Work required:
Return the listing below word for word.

(Rows from a dataset)
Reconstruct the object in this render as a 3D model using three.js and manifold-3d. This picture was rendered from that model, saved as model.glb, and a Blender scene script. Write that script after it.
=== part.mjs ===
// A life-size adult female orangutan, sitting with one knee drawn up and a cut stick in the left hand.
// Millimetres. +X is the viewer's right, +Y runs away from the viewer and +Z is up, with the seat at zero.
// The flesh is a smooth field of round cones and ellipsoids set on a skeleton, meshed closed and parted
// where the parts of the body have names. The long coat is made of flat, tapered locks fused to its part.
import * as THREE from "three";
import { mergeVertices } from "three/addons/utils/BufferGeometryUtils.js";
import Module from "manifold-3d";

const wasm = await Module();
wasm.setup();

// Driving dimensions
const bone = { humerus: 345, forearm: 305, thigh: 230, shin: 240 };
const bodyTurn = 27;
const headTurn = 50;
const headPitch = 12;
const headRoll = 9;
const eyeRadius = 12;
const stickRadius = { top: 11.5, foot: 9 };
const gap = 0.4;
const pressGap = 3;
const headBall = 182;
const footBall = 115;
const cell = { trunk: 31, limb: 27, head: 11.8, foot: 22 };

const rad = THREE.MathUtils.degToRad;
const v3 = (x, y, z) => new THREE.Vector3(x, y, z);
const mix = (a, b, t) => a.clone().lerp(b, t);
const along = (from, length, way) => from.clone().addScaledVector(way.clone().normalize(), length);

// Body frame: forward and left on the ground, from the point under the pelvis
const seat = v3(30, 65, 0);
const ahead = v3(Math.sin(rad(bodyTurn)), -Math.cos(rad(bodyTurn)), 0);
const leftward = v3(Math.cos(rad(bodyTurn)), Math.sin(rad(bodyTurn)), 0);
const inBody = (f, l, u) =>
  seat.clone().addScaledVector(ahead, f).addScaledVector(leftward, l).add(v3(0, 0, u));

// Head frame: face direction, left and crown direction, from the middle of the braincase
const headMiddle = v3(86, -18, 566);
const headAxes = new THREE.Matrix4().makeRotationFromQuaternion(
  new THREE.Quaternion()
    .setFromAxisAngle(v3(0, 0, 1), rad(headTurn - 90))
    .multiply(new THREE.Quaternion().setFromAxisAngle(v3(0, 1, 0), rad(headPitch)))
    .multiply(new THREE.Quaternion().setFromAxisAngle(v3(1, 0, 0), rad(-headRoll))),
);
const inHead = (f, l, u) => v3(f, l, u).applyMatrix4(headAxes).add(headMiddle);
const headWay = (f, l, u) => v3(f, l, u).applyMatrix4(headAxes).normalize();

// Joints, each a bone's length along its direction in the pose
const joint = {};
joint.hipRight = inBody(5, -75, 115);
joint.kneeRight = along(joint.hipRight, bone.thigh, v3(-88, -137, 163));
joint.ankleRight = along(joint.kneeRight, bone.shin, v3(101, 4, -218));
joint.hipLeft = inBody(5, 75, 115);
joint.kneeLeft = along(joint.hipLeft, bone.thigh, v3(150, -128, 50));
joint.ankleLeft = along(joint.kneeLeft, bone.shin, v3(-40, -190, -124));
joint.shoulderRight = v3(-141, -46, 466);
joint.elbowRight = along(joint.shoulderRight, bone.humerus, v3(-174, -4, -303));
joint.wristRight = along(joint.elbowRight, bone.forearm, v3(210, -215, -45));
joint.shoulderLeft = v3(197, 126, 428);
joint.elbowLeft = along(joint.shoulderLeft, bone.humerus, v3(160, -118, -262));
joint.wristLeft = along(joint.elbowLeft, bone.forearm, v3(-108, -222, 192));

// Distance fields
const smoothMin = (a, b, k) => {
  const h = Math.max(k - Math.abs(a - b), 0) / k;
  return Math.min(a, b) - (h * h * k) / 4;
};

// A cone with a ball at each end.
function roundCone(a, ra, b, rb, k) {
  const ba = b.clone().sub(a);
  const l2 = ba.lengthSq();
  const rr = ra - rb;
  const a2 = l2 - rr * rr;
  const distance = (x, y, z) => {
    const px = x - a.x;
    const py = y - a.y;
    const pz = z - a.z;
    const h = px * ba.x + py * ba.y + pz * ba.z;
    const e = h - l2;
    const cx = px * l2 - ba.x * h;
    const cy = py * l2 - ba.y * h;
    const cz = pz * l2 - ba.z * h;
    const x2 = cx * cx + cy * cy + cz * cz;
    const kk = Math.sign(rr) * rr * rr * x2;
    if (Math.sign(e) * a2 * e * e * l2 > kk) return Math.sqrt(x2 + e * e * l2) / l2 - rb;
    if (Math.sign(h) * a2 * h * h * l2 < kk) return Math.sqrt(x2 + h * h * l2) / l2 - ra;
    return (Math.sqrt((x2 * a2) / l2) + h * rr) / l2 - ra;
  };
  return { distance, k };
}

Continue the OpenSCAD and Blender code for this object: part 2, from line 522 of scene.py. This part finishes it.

Answer below:
Reconstruct the object in this render as a 3D model using three.js and manifold-3d. This picture was rendered from that model, saved as model.glb, and a Blender scene script. Write that script after it.
=== part.mjs ===
// A life-size adult female orangutan, sitting with one knee drawn up and a cut stick in the left hand.
// Millimetres. +X is the viewer's right, +Y runs away from the viewer and +Z is up, with the seat at zero.
// The flesh is a smooth field of round cones and ellipsoids set on a skeleton, meshed closed and parted
// where the parts of the body have names. The long coat is made of flat, tapered locks fused to its part.
import * as THREE from "three";
import { mergeVertices } from "three/addons/utils/BufferGeometryUtils.js";
import Module from "manifold-3d";

const wasm = await Module();
wasm.setup();

// Driving dimensions
const bone = { humerus: 345, forearm: 305, thigh: 230, shin: 240 };
const bodyTurn = 27;
const headTurn = 50;
const headPitch = 12;
const headRoll = 9;
const eyeRadius = 12;
const stickRadius = { top: 11.5, foot: 9 };
const gap = 0.4;
const pressGap = 3;
const headBall = 182;
const footBall = 115;
const cell = { trunk: 31, limb: 27, head: 11.8, foot: 22 };

const rad = THREE.MathUtils.degToRad;
const v3 = (x, y, z) => new THREE.Vector3(x, y, z);
const mix = (a, b, t) => a.clone().lerp(b, t);
const along = (from, length, way) => from.clone().addScaledVector(way.clone().normalize(), length);

// Body frame: forward and left on the ground, from the point under the pelvis
const seat = v3(30, 65, 0);
const ahead = v3(Math.sin(rad(bodyTurn)), -Math.cos(rad(bodyTurn)), 0);
const leftward = v3(Math.cos(rad(bodyTurn)), Math.sin(rad(bodyTurn)), 0);
const inBody = (f, l, u) =>
  seat.clone().addScaledVector(ahead, f).addScaledVector(leftward, l).add(v3(0, 0, u));

// Head frame: face direction, left and crown direction, from the middle of the braincase
const headMiddle = v3(86, -18, 566);
const headAxes = new THREE.Matrix4().makeRotationFromQuaternion(
  new THREE.Quaternion()
    .setFromAxisAngle(v3(0, 0, 1), rad(headTurn - 90))
    .multiply(new THREE.Quaternion().setFromAxisAngle(v3(0, 1, 0), rad(headPitch)))
    .multiply(new THREE.Quaternion().setFromAxisAngle(v3(1, 0, 0), rad(-headRoll))),
);
const inHead = (f, l, u) => v3(f, l, u).applyMatrix4(headAxes).add(headMiddle);
const headWay = (f, l, u) => v3(f, l, u).applyMatrix4(headAxes).normalize();

// Joints, each a bone's length along its direction in the pose
const joint = {};
joint.hipRight = inBody(5, -75, 115);
joint.kneeRight = along(joint.hipRight, bone.thigh, v3(-88, -137, 163));
joint.ankleRight = along(joint.kneeRight, bone.shin, v3(101, 4, -218));
joint.hipLeft = inBody(5, 75, 115);
joint.kneeLeft = along(joint.hipLeft, bone.thigh, v3(150, -128, 50));
joint.ankleLeft = along(joint.kneeLeft, bone.shin, v3(-40, -190, -124));
joint.shoulderRight = v3(-141, -46, 466);
joint.elbowRight = along(joint.shoulderRight, bone.humerus, v3(-174, -4, -303));
joint.wristRight = along(joint.elbowRight, bone.forearm, v3(210, -215, -45));
joint.shoulderLeft = v3(197, 126, 428);
joint.elbowLeft = along(joint.shoulderLeft, bone.humerus, v3(160, -118, -262));
joint.wristLeft = along(joint.elbowLeft, bone.forearm, v3(-108, -222, 192));

// Distance fields
const smoothMin = (a, b, k) => {
  const h = Math.max(k - Math.abs(a - b), 0) / k;
  return Math.min(a, b) - (h * h * k) / 4;
};

// A cone with a ball at each end.
function roundCone(a, ra, b, rb, k) {
  const ba = b.clone().sub(a);
  const l2 = ba.lengthSq();
  const rr = ra - rb;
  const a2 = l2 - rr * rr;
  const distance = (x, y, z) => {
    const px = x - a.x;
    const py = y - a.y;
    const pz = z - a.z;
    const h = px * ba.x + py * ba.y + pz * ba.z;
    const e = h - l2;
    const cx = px * l2 - ba.x * h;
    const cy = py * l2 - ba.y * h;
    const cz = pz * l2 - ba.z * h;
    const x2 = cx * cx + cy * cy + cz * cz;
    const kk = Math.sign(rr) * rr * rr * x2;
    if (Math.sign(e) * a2 * e * e * l2 > kk) return Math.sqrt(x2 + e * e * l2) / l2 - rb;
    if (Math.sign(h) * a2 * h * h * l2 < kk) return Math.sqrt(x2 + h * h * l2) / l2 - ra;
    return (Math.sqrt((x2 * a2) / l2) + h * rr) / l2 - ra;
  };
  return { distance, k };
}

Continue the OpenSCAD and Blender code for this object: part 2, from line 522 of scene.py. This part finishes it.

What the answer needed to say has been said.